Filter this data down to the lines that hold "import", and copy them.

· · · · · · ·

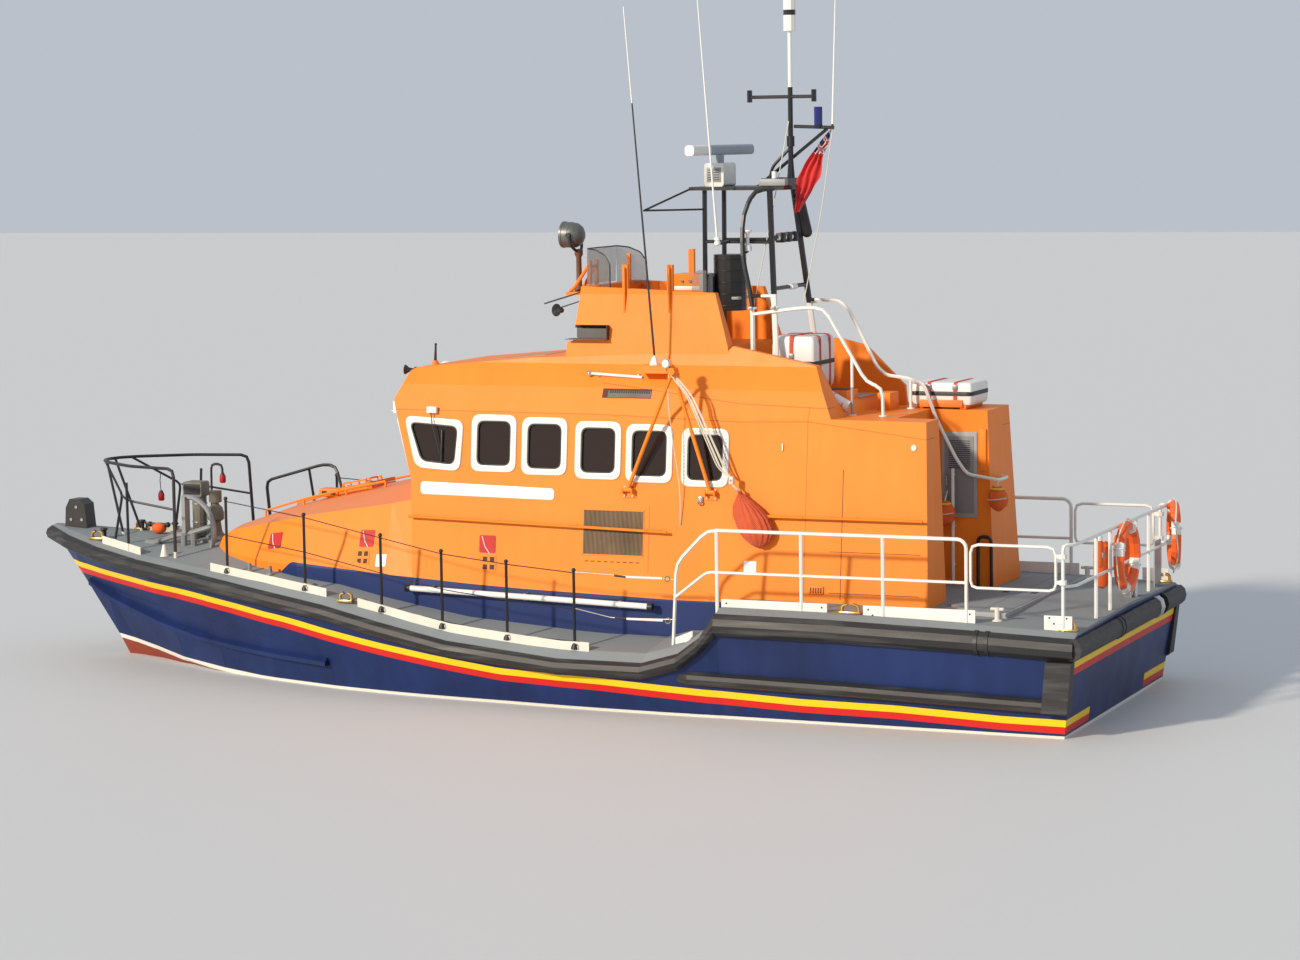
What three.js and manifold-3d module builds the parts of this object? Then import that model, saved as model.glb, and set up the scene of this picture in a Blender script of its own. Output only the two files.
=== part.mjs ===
// A 14 m all-weather lifeboat afloat: keeled hull, raised aft deck, orange wheelhouse with an
// upper steering position, mast, rails and deck gear. Millimetres, +X to the bow, +Y to port,
// +Z up, origin amidships on the centreline at the waterline.
import * as THREE from 'three';
import { mergeVertices } from 'three/addons/utils/BufferGeometryUtils.js';
import Module from 'manifold-3d';

const wasm = await Module();
wasm.setup();

// Driving dimensions
const gap = 0.3; // between pieces that rest on each other
const transomX = -7050; // transom at deck level
const stemX = 7050; // stem head at deck level
const draught = 1295; // waterline to the keel's underside
const deckThick = 30;
const rimWidth = 120; // sloping rim between gunwale and deck
const wallThick = 45; // superstructure walls
const sideFoot = [1450, 1200]; // half width and height at the foot of the superstructure
const sideKnuckle = [1230, 3300]; // and at the knuckle under the roof
const tubeRadius = 21; // guard rail tubes
const railSides = 6;

// Materials
const paint = (color, roughness = 0.45, metalness = 0) =>
  new THREE.MeshStandardMaterial({ color, roughness, metalness });
const navy = paint(0x14245a);
const orange = paint(0xf08a24, 0.5);
const deckGrey = paint(0x6d7a85, 0.9);
const rubber = paint(0x232427, 0.8);
const white = paint(0xe8e8e2, 0.4);
const black = paint(0x1b1d20, 0.5);
const glassDark = paint(0x20262b, 0.1);
const steel = paint(0xb9bcc0, 0.3, 0.9);
const bronze = paint(0xa8814a, 0.35, 0.9);
const gearGrey = paint(0x8b9094, 0.5, 0.5);
const cabinGrey = paint(0x3a3e44, 0.8);

// Solids from three.js geometry, with booleans by manifold-3d
function flipped(geometry) {
  const index = geometry.index.array;
  for (let i = 0; i < index.length; i += 3) [index[i], index[i + 1]] = [index[i + 1], index[i]];
  return geometry;
}

function volumeOf(geometry) {
  const p = geometry.attributes.position;
  const at = (i) => new THREE.Vector3().fromBufferAttribute(p, i);
  const index = geometry.index.array;
  let six = 0;
  for (let i = 0; i < index.length; i += 3) {
    six += at(index[i]).dot(at(index[i + 1]).cross(at(index[i + 2])));
  }
  return six / 6;
}

function solid(geometry) {
  const bare = geometry.clone();
  for (const name of Object.keys(bare.attributes)) {
    if (name !== 'position') bare.deleteAttribute(name);
  }
  const welded = mergeVertices(bare, 1e-3);
  if (volumeOf(welded) < 0) flipped(welded);
  return new wasm.Manifold(new wasm.Mesh({
    numProp: 3,
    vertProperties: new Float32Array(welded.attributes.position.array),
    triVerts: new Uint32Array(welded.index.array),
  }));
}

function geometryOf(piece) {
  const mesh = piece.simplify(0.05).getMesh();
  const geometry = new THREE.BufferGeometry();
  geometry.setAttribute('position', new THREE.BufferAttribute(mesh.vertProperties, 3));
  geometry.setIndex(new THREE.BufferAttribute(mesh.triVerts, 1));
  return geometry;
}

const join = (...pieces) => pieces.flat().reduce((all, piece) => all.add(piece));
const cut = (piece, ...tools) => tools.flat().reduce((left, tool) => left.subtract(tool), piece);
const both = (a, b) => a.intersect(b);

function box([x0, x1], [y0, y1], [z0, z1]) {
  const geometry = new THREE.BoxGeometry(Math.abs(x1 - x0), Math.abs(y1 - y0), Math.abs(z1 - z0));
  geometry.translate((x0 + x1) / 2, (y0 + y1) / 2, (z0 + z1) / 2);
  return solid(geometry);
}

const vec = (p) => new THREE.Vector3(...p);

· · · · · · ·

Output of the task ::
What three.js and manifold-3d module builds the parts of this object? Then import that model, saved as model.glb, and set up the scene of this picture in a Blender script of its own. Output only the two files.
import * as THREE from 'three';
import { mergeVertices } from 'three/addons/utils/BufferGeometryUtils.js';
import Module from 'manifold-3d';